Motivations: Recent research has emerged on generally how to improve AI products’ Human-AI Interaction (HAI) User Experience (UX), but relatively little is known about HAI-UX inclusivity. For example, what kinds of users are supported, and who are left out? What product changes would make it more inclusive?

Objectives: To help fill this gap, we present an approach to measuring what kinds of diverse users an AI product leaves out and how to act upon that knowledge. To bring actionability to the results, the approach focuses on users’ problem-solving diversity. Thus, our specific objectives were: (1) to show how the measure can reveal which participants with diverse problem-solving styles were left behind in a set of AI products; and (2) to relate participants’ problem-solving diversity to their demographic diversity, specifically gender and age.

Methods: We performed 18 experiments, discarding two that failed manipulation checks. Each experiment was a 2x2 factorial experiment with online participants, comparing two AI products: one deliberately violating one of 18 HAI guideline and the other applying the same guideline. For our first objective, we used our measure to analyze how much each AI product gained/lost HAI-UX inclusivity compared to its counterpart, where inclusivity meant supportiveness to participants with particular problem-solving styles. For our second objective, we analyzed how participants’ problem-solving styles aligned with their gender identities and ages.

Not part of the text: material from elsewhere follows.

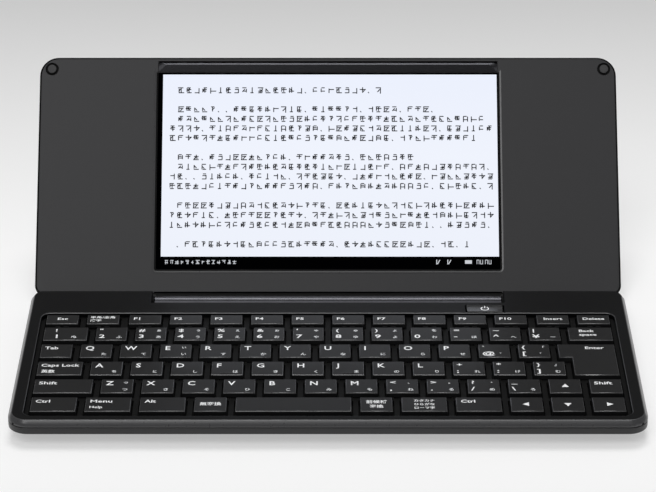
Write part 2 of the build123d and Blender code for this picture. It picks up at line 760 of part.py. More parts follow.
# ---------------------------------------------------------------- lid
def neck_profile():
    """Closed-lid (y, z) outline of the wall that joins the cover to the barrel."""
    top = lid_back_z - neck_slope_drop
    outer_low = (hinge_y + barrel_radius * sin(radians(70)), hinge_height + barrel_radius * cos(radians(70)))
    inner_low = (hinge_y - barrel_radius * sin(radians(60)), hinge_height + barrel_radius * cos(radians(60)))
    return [(lid_rear - 2.0, top), (lid_rear + 1.2, top), outer_low, inner_low,
            (lid_rear - 0.2, lid_face_z + rim_step), (lid_rear - 2.0, lid_face_z + rim_step)]


def lid_outline(inset, z0, z1):
    """Lid plate in plan: large corners at its top edge, small ones at its lower edge."""
    plate = Rectangle(case_width - 2 * inset, lid_rear - lid_front - 2 * inset)
    corners = plate.vertices().sort_by(Axis.Y)
    plate = fillet(corners[:2], corner_radius - inset)
    plate = fillet(plate.vertices().sort_by(Axis.Y)[-2:], lid_foot_radius - inset / 2)
    return extrude(Pos(0, (lid_front + lid_rear) / 2, z0) * plate, z1 - z0)


def hinge_slots(grow):
    """Cuts along both hinge leaves and the screen cable."""
    shaft_start = barrel_length / 2 - barrel_end_wall - leaf_width
    cuts = []
    for side in (-1, 1):
        x0, x1 = sorted((side * (shaft_start - grow), side * (shaft_start + leaf_width + grow)))
        cuts.append(along_x(leaf_path(leaf_thickness / 2 + grow), x0, x1))
    cuts.append(along_x(leaf_path(cable_thickness / 2 + grow), -cable_width / 2 - grow, cable_width / 2 + grow))
    return cuts


def lid_back_cover():
    """Rounded tray of the lid; its lower edge runs down to the barrel."""
    shell = lid_outline(0, lid_face_z + rim_step, lid_back_z)
    shell = fillet(shell.faces().sort_by(Axis.Z)[-1].edges(), lid_edge_round)
    half = barrel_length / 2
    shell += along_x(neck_profile(), -half, half)
    shell -= lid_outline(lid_rim - fit_gap, lid_face_z, lid_face_z + bezel_thickness)
    shell -= lid_outline(lid_wall, lid_face_z + bezel_thickness, lid_back_z - lid_wall)
    for side in (-1, 1):
        boss_x, boss_y = bumper_place(side)
        shell += faceted_post(boss_radius, boss_x, boss_y, lid_face_z + bezel_thickness, lid_back_z - lid_wall / 2)
        shell -= faceted_post(screw_radius, boss_x, boss_y, lid_face_z, lid_back_z - lid_wall)
    shell -= rod(barrel_radius, -half, half, hinge_y, hinge_height)
    for cut in hinge_slots(fit_gap):
        shell -= cut
    return opened(shell.solid())


def hinge_barrel():
    """Tube of the hinge, bored for the shafts at its ends and slotted for the leaves and the cable."""
    half = barrel_length / 2
    barrel = rod(barrel_radius, -half, half, hinge_y, hinge_height)
    barrel -= rod(barrel_bore, -half + barrel_end_wall, half - barrel_end_wall, hinge_y, hinge_height)
    barrel -= rod(shaft_radius + shaft_clearance, -half - 1, half + 1, hinge_y, hinge_height)
    for cut in hinge_slots(fit_gap):
        barrel -= cut
    return opened(barrel.solid())


def bumper_place(side):
    """Middle of a bumper in the closed lid."""
    return side * (case_width / 2 - bumper_inset), lid_front + bumper_inset


def lid_bezel():
    """Face of the lid with the screen opening, the grip's pocket and the bumpers' seats."""
    inner = lid_face_z
    bezel = lid_outline(lid_rim, inner, inner + bezel_thickness)
    half = screen_width / 2
    bezel -= block(-half, half, lid_y(screen_top), lid_y(screen_bottom), inner - 1, inner + bezel_thickness + 1)
    bezel -= block(-half, half, lid_y(grip_top), lid_y(screen_top), inner - 1, inner + grip_pocket)
    bezel -= block(-shoulder_x, shoulder_x, lid_y(lid_foot + lid_rim + bezel_foot_gap), lid_rear,
                   inner - 1, inner + bezel_thickness + 1)
    for side in (-1, 1):
        x, y = bumper_place(side)
        bezel -= post(bumper_seat_radius, x, y, inner - 1, inner + bumper_seat_depth)
        bezel -= faceted_post(screw_radius + fit_gap, x, y, inner - 1, inner + bezel_thickness + 1)
    return opened(bezel.solid())


def grip_strip():
    """Hipped strip over the screen: rises from the glass to a ridge, falls to the lid's edge."""
    half = screen_width / 2 - fit_gap
    low_y, ridge_y, edge_y = lid_y(screen_top) - fit_gap, lid_y(grip_ridge), lid_y(grip_top) + fit_gap
    base_z = lid_face_z + grip_pocket
    low_z = base_z - grip_base
    ridge_z = lid_face_z + grip_ridge_depth
    hip = low_y - ridge_y
    profile = along_x([(edge_y, base_z), (edge_y, low_z), (ridge_y, ridge_z), (low_y, low_z), (low_y, base_z)],
                      -half, half)
    ends = make_face(Polyline((-half, base_z), (-half, low_z), (-half + hip, ridge_z), (half - hip, ridge_z),
                              (half, low_z), (half, base_z), close=True))
    hipped = extrude(Plane.XZ.offset(-edge_y) * ends, edge_y - low_y)
    return opened((profile & hipped).solid())


def lcd_panel():
    """Glass of the screen behind the bezel's opening."""
    half = screen_width / 2
    y0, y1 = lid_y(screen_top), lid_y(screen_bottom)
    glass = block(-half + fit_gap, half - fit_gap, y0 + fit_gap, y1 - fit_gap, panel_z, panel_z + panel_glass)
    z0 = lid_face_z + bezel_thickness + panel_gap
    glass += block(-half - panel_overlap, half + panel_overlap, y0 - panel_overlap, y1 + panel_overlap,
                   z0, panel_z + panel_glass)
    return opened(glass.solid())


def lcd_backlight():
    """Metal tray and light guide behind the glass."""
    half = screen_width / 2 + panel_overlap
    z0 = panel_z + panel_glass
    tray = block(-half, half, lid_y(screen_top) - panel_overlap, lid_y(screen_bottom) + panel_overlap,
                 z0, z0 + tray_thickness)
    return opened(tray)


def lid_bumpers():
    """Round rubber bumpers that close over the lid screws and meet the deck."""
    pads = []
    for side in (-1, 1):
        x, y = bumper_place(side)
        pad = faceted_post(bumper_radius, x, y, lid_face_z - bumper_proud,
                           lid_face_z + bumper_seat_depth - bumper_bed, bumper_sides)
        pads.append(opened(pad).solid())
    return Compound(pads)


def lid_screws():
    """Screws under the bumpers, through the bezel into the back cover."""
    screws = []
    for side in (-1, 1):
        x, y = bumper_place(side)
        screw = faceted_post(screw_radius, x, y, lid_face_z + bumper_seat_depth, lid_back_z - lid_wall)
        screws.append(opened(screw).solid())
    return Compound(screws)


def screen_cable():
    """Flat cable from the screen down the neck into the barrel."""
    half = cable_thickness / 2
    return opened(along_x(leaf_path(half), -cable_width / 2, cable_width / 2))


def lid_magnet():
    """Magnet that tells the base when the lid is shut."""
    width, depth, height = magnet_size
    x, y = case_width / 2 - 2 * corner_radius, lid_y(lid_length / 2)
    z0 = lid_face_z + bezel_thickness
    return opened(block(x - width / 2, x + width / 2, y - depth / 2, y + depth / 2, z0, z0 + height))


# ---------------------------------------------------------------- assembly
def build():
    """Every node of the machine by name."""
    base = shelled_base()
    nodes = {
        "lower_case": lower_case(base),
        "deck_cover": deck_cover(base),
        "key_frame": key_frame(),
        "keyboard_plate": keyboard_plate(),
        "key_membrane": key_membrane(),
        "key_links": key_links(),
        "main_board": main_board(),
        "battery_pack": battery_pack(),
        "rubber_feet": rubber_feet(),
        "case_screws": case_screws(),
        "power_button": power_button(),
        "power_switch": power_switch(),
        "usb_socket": side_socket(usb_mouth, usb_length, usb_y),
        "card_socket": side_socket(card_mouth, card_length, card_y),
        "hinge_bracket_left": hinge_bracket(-1),
        "hinge_bracket_right": hinge_bracket(1),
        "hinge_leaf_left": hinge_leaf(-1),
        "hinge_leaf_right": hinge_leaf(1),
        "hinge_barrel": hinge_barrel(),
        "lid_back_cover": lid_back_cover(),
        "lid_bezel": lid_bezel(),
        "grip_strip": grip_strip(),
        "lcd_panel": lcd_panel(),
        "lcd_backlight": lcd_backlight(),
        "lid_bumpers": lid_bumpers(),
        "lid_screws": lid_screws(),
        "screen_cable": screen_cable(),
        "lid_magnet": lid_magnet(),
    }
    nodes.update(key_nodes())
    return nodes


os.makedirs("parts", exist_ok=True)
for name, shape in build().items():
    export_step(shape, f"parts/{name}.step")
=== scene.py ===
import json
import logging
import math
import random
from collections.abc import Callable
from dataclasses import dataclass
from enum import Enum
from typing import ClassVar

import bmesh
import bpy
from mathutils import Matrix, Vector


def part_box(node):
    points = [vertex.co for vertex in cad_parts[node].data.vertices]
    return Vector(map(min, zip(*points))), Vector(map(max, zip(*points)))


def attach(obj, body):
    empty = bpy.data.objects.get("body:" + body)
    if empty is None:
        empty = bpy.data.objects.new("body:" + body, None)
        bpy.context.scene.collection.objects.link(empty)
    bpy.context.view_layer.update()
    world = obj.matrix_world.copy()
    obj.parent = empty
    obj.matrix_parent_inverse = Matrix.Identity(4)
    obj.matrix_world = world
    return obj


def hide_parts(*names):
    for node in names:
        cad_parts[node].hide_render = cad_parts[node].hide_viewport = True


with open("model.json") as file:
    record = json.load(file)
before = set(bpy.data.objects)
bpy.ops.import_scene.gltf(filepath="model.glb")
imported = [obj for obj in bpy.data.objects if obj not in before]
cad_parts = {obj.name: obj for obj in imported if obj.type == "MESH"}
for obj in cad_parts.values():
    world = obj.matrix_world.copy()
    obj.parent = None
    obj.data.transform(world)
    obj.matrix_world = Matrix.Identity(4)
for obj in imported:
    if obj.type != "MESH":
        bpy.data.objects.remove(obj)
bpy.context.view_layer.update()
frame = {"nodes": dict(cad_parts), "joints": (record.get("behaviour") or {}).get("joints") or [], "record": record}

MM = 0.001
LOG = logging.getLogger("word_processor")
PointTest = Callable[[Vector], bool]
FacePick = Callable[[bmesh.types.BMFace], int]
# How far a face's normal points up: 0 on an upright face, 1 on a level one.
LEVEL = 0.8
SLOPE = (0.35, 0.97)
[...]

Results & Implications: Participants’ diverse problem-solving styles revealed six types of inclusivity results: (1) the AI products that followed an HAI guideline were almost always more inclusive across diversity of problem-solving styles than the products that did not follow that guideline—but “who” got most of the inclusivity varied widely by guideline and by problem-solving style; (2) when an AI product had risk implications, four variables’ values varied in tandem: participants’ feelings of control, their (lack of) suspicion, their trust in the product, and their certainty while using the product; (3) the more control an AI product offered users, the more inclusive it was; (4) whether an AI product was learning from “my” data or other people’s affected how inclusive that product was; (5) participants’ problem-solving styles skewed differently by gender and age group; and (6) almost all of the results suggested actions that HAI practitioners could take to improve their products’ inclusivity further. Together, these results suggest that a key to improving the demographic inclusivity of an AI product (e.g., across a wide range of genders, ages, etc.) can often be obtained by improving the product’s support of diverse problem-solving styles.